> The problem
Write out exactly the lines of the entries below from the one holding "Keep writing the build123d" to the one holding "self.tree.nodes.clear()", inclusive, and leave out all other lines.
>>>>
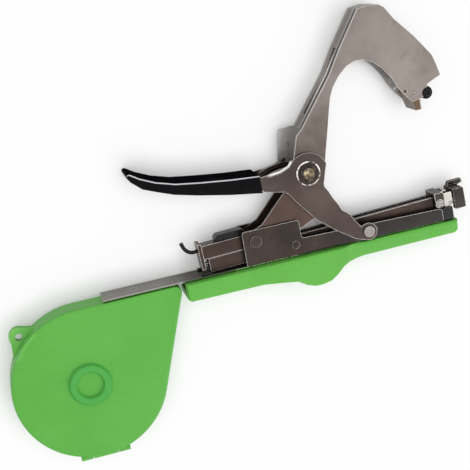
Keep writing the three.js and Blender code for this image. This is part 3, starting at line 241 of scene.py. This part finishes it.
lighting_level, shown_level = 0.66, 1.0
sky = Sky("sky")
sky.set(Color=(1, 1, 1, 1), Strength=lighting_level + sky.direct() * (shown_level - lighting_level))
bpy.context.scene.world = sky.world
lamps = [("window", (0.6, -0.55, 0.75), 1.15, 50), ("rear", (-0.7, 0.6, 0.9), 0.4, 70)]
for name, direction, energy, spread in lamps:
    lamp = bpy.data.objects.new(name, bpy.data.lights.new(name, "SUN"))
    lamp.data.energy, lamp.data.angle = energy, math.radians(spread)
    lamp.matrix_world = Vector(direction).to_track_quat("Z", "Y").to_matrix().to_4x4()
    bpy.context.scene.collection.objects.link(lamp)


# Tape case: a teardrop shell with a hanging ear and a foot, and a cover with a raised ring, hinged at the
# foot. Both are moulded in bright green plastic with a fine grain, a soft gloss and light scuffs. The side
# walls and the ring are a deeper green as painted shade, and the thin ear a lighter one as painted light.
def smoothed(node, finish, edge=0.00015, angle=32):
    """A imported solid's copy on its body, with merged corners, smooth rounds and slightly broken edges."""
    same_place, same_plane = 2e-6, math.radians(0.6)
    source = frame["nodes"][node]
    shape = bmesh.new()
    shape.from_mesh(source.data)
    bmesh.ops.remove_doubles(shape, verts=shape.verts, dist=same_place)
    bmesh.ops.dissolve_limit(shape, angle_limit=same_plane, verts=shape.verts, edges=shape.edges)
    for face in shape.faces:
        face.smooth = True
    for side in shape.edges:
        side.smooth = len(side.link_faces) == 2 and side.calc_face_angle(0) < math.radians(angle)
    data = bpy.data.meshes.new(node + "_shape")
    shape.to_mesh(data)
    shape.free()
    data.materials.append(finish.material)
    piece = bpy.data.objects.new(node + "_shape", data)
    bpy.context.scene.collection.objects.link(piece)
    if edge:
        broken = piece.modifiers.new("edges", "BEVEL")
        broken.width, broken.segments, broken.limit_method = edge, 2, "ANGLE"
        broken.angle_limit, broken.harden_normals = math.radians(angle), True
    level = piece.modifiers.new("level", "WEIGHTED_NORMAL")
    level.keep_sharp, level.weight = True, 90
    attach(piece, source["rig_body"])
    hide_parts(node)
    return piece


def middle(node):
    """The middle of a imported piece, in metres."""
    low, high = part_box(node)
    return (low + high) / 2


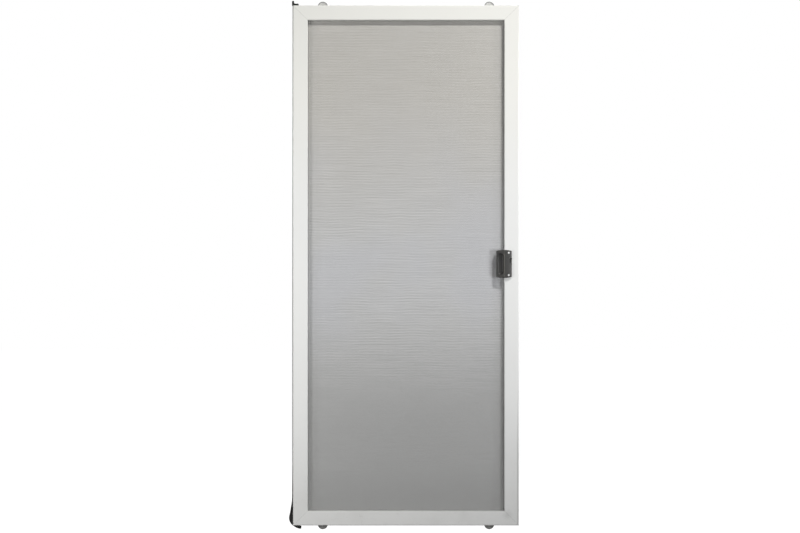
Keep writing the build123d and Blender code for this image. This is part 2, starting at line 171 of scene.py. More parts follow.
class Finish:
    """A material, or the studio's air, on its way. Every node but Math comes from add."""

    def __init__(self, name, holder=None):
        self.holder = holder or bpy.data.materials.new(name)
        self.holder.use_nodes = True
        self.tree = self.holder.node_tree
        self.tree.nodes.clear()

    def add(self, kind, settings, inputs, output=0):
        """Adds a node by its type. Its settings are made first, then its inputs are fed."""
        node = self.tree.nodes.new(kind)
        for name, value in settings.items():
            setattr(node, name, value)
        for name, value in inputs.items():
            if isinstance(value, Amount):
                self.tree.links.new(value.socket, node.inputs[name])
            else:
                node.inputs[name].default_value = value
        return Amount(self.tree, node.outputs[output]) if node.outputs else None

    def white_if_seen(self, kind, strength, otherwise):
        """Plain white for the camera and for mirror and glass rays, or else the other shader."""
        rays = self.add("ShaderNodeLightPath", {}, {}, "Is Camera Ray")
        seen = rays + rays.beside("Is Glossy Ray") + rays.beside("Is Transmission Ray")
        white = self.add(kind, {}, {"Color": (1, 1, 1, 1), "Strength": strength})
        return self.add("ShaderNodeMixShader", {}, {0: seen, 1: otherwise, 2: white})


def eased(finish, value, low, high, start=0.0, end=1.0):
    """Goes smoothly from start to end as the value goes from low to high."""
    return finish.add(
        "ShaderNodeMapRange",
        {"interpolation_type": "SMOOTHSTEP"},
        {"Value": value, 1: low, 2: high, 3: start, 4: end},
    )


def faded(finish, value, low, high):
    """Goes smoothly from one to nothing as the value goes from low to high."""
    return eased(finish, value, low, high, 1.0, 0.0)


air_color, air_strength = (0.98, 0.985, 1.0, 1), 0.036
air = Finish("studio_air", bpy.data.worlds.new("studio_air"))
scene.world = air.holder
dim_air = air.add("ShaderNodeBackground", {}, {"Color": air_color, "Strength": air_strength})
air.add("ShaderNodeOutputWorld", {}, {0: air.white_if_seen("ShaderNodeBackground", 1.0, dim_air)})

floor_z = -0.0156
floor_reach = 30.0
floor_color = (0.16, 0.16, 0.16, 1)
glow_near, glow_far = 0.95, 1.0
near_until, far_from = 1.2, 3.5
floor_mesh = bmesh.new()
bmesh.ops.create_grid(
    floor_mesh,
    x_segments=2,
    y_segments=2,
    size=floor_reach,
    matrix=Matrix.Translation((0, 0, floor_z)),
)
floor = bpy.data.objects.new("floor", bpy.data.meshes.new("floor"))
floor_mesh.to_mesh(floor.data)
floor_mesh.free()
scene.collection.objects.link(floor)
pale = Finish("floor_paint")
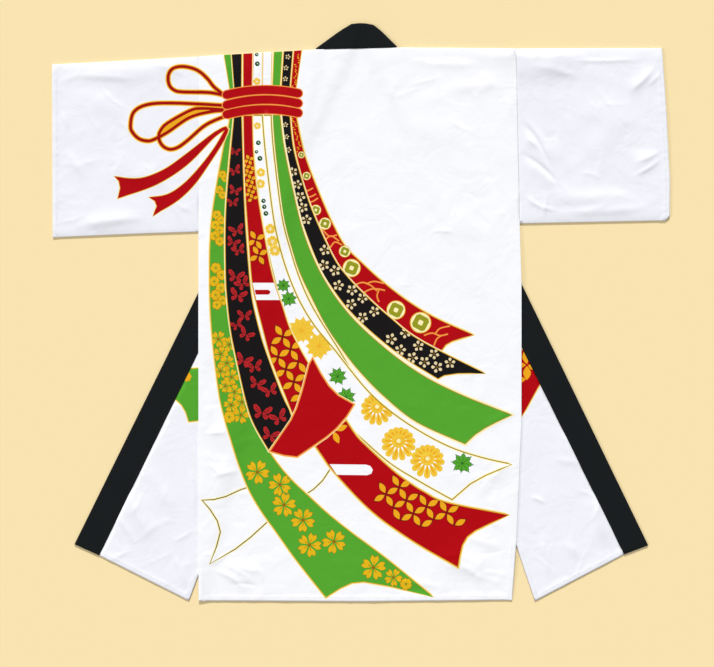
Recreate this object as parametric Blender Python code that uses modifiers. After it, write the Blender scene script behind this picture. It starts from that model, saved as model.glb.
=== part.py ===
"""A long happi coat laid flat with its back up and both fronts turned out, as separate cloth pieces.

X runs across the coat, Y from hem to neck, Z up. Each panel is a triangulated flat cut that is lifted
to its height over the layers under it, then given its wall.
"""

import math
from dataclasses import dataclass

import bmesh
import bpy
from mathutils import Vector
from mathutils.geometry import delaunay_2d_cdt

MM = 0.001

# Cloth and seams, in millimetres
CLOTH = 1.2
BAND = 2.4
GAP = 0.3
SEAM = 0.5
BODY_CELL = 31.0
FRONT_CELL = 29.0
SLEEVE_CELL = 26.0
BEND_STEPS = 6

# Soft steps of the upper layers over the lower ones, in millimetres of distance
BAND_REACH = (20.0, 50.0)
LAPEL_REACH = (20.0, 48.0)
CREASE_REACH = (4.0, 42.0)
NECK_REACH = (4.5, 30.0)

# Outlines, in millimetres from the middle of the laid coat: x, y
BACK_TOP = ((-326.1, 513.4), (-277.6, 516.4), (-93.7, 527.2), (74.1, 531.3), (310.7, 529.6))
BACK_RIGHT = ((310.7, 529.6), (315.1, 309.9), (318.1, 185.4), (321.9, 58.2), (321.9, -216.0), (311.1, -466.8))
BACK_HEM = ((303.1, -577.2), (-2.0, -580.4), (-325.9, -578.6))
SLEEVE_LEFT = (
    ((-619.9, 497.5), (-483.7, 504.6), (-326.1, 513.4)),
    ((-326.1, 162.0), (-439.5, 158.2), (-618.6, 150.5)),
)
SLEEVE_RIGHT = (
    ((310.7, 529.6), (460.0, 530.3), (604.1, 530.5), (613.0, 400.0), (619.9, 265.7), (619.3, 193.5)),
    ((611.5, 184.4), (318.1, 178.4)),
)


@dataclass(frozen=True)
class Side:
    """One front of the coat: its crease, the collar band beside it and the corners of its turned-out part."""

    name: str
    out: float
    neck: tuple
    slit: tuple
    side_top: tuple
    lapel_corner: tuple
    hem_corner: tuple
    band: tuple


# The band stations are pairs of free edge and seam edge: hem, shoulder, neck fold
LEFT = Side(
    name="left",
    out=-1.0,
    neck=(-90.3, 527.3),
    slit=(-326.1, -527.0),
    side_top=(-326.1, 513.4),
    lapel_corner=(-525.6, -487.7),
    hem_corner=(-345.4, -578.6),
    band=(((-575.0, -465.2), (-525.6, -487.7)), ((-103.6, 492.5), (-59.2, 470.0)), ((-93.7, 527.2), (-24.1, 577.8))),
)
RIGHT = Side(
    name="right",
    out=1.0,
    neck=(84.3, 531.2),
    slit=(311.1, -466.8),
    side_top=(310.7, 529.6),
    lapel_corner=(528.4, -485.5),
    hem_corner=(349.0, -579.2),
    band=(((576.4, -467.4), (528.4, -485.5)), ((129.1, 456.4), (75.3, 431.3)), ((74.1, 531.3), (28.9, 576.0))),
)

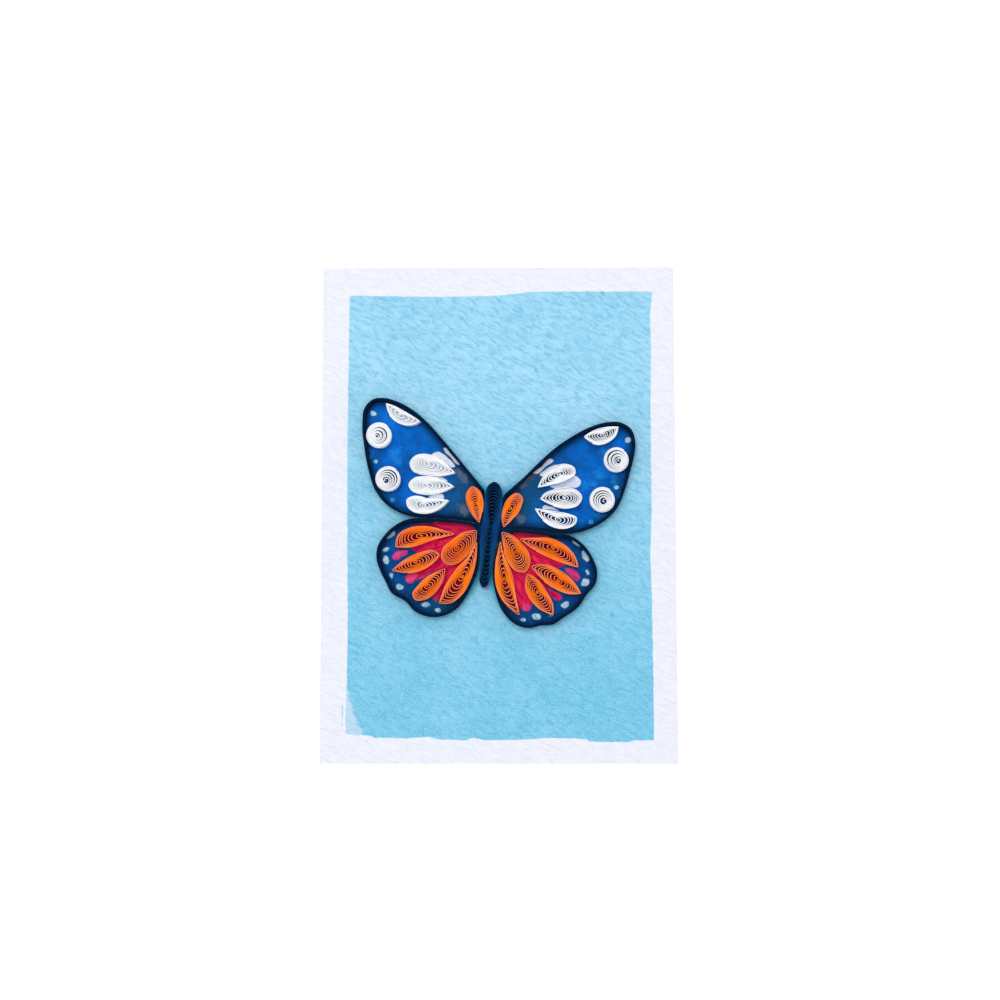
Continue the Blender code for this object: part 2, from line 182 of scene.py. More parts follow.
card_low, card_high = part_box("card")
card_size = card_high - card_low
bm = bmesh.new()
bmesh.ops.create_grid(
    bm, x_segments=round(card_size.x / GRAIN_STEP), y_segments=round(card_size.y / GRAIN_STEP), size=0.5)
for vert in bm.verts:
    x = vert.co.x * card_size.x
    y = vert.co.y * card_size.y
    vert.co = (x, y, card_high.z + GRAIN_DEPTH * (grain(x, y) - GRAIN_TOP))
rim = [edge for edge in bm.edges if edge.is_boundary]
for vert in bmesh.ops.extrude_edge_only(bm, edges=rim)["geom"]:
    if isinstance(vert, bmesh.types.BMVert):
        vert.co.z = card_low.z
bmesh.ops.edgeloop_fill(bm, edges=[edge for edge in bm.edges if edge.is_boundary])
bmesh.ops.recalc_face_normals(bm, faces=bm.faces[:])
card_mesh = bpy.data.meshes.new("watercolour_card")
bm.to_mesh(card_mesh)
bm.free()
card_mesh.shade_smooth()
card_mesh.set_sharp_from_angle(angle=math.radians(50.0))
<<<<
> Result of the task
Keep writing the build123d and Blender code for this image. This is part 2, starting at line 171 of scene.py. More parts follow.
class Finish:
    """A material, or the studio's air, on its way. Every node but Math comes from add."""

    def __init__(self, name, holder=None):
        self.holder = holder or bpy.data.materials.new(name)
        self.holder.use_nodes = True
        self.tree = self.holder.node_tree
        self.tree.nodes.clear()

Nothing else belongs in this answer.